#### [Dataset entries]

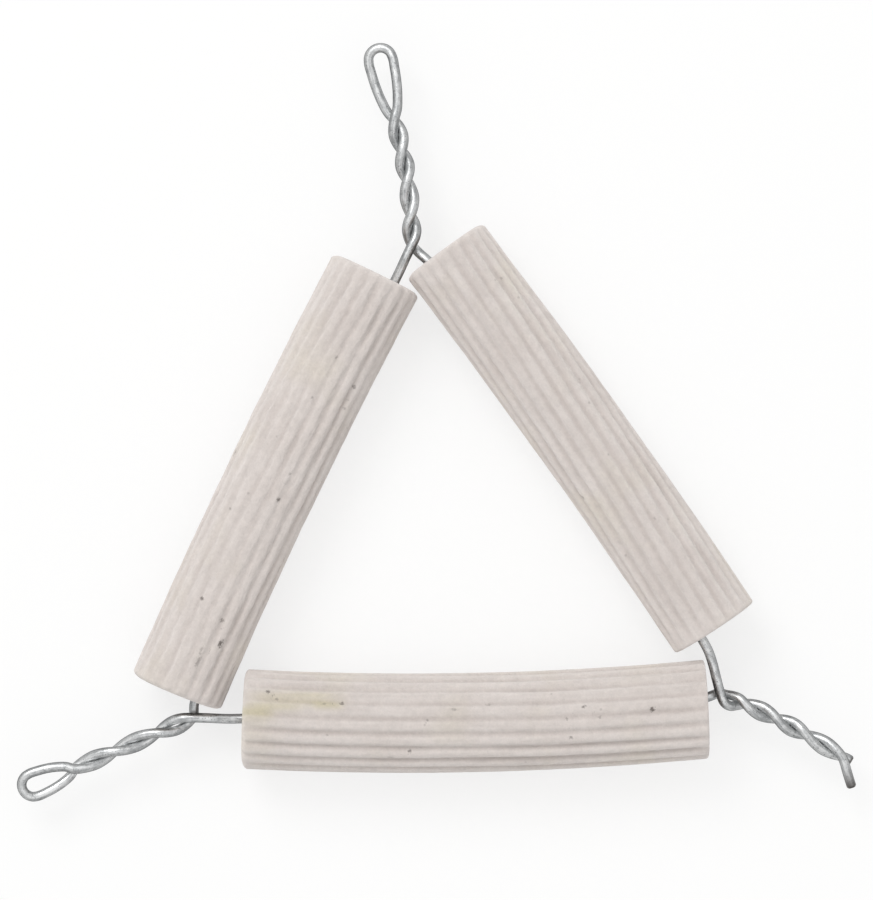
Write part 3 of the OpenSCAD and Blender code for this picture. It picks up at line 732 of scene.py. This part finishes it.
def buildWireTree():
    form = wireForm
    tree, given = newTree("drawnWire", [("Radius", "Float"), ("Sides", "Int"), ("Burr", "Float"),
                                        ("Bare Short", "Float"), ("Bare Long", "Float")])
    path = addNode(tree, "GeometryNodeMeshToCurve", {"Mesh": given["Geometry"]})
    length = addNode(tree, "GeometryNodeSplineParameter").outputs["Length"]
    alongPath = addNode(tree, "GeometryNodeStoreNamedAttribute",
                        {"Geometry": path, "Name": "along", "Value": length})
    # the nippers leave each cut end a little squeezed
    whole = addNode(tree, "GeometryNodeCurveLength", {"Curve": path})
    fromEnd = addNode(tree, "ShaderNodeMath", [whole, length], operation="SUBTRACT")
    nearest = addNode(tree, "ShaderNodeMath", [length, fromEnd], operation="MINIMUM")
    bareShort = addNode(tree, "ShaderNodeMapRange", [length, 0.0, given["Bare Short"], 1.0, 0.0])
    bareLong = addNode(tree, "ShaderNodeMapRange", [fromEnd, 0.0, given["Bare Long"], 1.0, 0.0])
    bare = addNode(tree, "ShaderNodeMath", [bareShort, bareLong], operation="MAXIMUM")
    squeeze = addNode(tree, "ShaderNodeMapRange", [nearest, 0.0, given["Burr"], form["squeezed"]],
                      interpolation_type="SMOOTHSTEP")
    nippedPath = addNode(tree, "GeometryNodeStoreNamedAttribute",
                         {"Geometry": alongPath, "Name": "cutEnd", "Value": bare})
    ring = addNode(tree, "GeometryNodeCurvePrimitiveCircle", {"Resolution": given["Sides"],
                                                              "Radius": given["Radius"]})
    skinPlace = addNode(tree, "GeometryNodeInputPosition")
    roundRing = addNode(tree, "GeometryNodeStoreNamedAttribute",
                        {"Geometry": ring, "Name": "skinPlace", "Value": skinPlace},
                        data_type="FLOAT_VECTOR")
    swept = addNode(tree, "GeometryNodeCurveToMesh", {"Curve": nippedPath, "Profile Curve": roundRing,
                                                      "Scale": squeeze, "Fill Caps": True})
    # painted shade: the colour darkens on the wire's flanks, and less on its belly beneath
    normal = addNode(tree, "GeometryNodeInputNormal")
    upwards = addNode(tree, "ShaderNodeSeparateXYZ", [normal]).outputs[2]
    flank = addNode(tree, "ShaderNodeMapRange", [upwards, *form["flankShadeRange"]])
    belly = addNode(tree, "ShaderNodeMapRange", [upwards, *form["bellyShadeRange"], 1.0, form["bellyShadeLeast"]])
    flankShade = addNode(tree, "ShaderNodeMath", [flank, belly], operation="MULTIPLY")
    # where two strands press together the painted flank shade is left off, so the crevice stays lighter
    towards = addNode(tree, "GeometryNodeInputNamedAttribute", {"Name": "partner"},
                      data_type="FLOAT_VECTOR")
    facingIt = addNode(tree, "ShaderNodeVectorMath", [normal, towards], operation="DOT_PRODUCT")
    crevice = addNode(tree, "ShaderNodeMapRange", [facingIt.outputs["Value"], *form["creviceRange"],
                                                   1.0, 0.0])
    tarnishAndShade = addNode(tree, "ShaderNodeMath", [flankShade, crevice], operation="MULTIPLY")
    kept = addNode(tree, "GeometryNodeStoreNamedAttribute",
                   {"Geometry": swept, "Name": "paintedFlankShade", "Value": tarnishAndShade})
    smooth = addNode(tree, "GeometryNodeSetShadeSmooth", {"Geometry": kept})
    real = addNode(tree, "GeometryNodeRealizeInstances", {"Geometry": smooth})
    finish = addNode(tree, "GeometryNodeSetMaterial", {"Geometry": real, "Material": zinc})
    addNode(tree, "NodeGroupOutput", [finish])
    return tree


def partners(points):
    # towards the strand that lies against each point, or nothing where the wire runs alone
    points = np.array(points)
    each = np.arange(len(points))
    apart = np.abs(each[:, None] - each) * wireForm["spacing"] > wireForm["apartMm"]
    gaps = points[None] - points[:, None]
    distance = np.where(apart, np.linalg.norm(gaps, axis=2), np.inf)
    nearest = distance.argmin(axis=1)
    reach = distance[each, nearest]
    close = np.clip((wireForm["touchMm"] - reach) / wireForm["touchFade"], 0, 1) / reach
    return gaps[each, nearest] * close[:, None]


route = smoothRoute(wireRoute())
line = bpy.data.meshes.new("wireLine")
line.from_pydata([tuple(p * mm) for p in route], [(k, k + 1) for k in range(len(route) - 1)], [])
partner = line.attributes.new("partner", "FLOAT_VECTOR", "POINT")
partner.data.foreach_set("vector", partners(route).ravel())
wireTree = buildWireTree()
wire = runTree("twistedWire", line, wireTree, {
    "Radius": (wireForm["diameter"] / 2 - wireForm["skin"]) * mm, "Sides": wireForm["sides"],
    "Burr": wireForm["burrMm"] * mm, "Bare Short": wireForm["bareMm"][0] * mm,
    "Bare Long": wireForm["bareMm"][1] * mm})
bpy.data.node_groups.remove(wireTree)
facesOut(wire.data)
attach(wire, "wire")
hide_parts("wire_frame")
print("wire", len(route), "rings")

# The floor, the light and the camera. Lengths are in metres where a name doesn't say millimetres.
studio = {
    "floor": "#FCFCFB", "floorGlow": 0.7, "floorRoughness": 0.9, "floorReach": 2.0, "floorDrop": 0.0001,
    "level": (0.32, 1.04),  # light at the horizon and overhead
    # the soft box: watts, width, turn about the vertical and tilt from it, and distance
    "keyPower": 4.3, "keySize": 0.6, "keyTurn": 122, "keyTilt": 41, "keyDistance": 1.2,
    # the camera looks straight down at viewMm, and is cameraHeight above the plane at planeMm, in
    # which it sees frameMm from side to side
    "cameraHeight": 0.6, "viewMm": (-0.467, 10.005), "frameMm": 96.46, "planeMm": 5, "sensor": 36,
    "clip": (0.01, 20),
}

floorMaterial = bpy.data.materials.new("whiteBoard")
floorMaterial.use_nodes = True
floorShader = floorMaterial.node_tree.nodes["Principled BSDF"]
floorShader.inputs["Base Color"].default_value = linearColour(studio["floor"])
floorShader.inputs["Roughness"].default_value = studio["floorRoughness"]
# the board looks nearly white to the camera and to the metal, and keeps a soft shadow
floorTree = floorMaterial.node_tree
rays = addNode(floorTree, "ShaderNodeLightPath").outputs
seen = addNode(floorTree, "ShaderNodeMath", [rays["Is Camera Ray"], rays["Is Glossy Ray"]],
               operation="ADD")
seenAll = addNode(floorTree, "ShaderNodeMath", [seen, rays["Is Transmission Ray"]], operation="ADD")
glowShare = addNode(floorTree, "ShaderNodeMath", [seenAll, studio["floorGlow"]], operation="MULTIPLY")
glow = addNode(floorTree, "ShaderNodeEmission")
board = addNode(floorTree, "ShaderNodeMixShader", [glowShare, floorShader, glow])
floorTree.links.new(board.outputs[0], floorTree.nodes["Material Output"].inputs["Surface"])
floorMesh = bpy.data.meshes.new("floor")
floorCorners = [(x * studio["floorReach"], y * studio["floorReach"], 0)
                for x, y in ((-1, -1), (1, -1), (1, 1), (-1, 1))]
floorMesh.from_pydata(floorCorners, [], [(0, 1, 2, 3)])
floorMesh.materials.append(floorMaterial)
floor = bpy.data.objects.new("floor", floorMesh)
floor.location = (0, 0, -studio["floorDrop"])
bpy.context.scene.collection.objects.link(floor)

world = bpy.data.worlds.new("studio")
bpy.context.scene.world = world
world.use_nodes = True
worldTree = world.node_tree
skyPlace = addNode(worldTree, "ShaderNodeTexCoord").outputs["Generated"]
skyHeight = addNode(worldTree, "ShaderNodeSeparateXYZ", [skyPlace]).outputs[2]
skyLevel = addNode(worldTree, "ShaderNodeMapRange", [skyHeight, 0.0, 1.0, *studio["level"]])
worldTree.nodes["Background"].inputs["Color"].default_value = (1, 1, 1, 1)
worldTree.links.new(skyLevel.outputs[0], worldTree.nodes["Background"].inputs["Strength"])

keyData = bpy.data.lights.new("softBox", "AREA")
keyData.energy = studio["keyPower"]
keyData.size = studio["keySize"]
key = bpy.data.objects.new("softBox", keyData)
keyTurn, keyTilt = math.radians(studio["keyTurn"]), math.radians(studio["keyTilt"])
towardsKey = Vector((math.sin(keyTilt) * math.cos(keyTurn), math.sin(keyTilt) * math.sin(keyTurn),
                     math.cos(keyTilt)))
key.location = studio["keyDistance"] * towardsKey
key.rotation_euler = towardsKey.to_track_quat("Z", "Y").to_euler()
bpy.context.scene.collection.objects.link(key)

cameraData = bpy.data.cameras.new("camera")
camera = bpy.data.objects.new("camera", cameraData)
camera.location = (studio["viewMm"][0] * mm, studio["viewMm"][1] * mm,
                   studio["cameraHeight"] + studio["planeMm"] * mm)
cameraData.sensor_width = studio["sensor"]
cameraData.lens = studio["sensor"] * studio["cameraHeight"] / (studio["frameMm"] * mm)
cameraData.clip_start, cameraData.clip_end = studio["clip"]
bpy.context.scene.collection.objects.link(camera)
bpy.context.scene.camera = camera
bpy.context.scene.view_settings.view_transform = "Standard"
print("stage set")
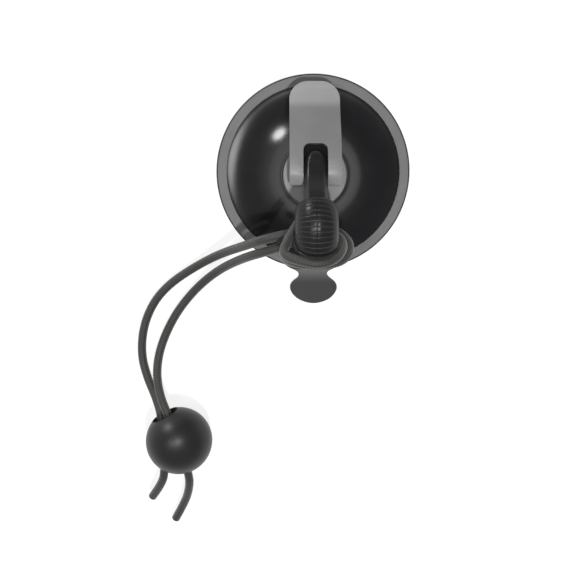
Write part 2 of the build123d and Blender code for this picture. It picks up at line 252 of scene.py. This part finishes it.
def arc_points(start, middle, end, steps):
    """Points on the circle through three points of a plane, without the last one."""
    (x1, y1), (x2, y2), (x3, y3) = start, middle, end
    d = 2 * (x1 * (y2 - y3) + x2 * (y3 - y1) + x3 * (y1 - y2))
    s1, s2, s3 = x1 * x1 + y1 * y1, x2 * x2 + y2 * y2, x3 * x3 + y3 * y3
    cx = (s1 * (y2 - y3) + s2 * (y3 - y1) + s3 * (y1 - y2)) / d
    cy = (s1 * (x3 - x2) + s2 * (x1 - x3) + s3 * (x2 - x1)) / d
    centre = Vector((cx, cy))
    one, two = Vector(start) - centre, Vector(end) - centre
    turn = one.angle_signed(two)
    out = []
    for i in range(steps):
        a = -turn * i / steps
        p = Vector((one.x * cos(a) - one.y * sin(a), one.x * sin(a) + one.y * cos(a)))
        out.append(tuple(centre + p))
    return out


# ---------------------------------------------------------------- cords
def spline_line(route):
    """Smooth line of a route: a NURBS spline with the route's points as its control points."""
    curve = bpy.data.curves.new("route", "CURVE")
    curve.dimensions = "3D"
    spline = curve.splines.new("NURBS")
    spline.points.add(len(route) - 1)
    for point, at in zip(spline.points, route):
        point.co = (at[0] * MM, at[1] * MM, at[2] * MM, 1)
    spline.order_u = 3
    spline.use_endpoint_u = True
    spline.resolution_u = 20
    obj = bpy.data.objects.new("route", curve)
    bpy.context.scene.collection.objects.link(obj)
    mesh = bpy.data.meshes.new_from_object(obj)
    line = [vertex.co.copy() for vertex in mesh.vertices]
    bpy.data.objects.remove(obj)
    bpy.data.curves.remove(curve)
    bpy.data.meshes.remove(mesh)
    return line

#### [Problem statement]
Scan the listing above for the word "code" and copy every line that holds it.

#### [Solved problem]
Write part 3 of the OpenSCAD and Blender code for this picture. It picks up at line 732 of scene.py. This part finishes it.
Write part 2 of the build123d and Blender code for this picture. It picks up at line 252 of scene.py. This part finishes it.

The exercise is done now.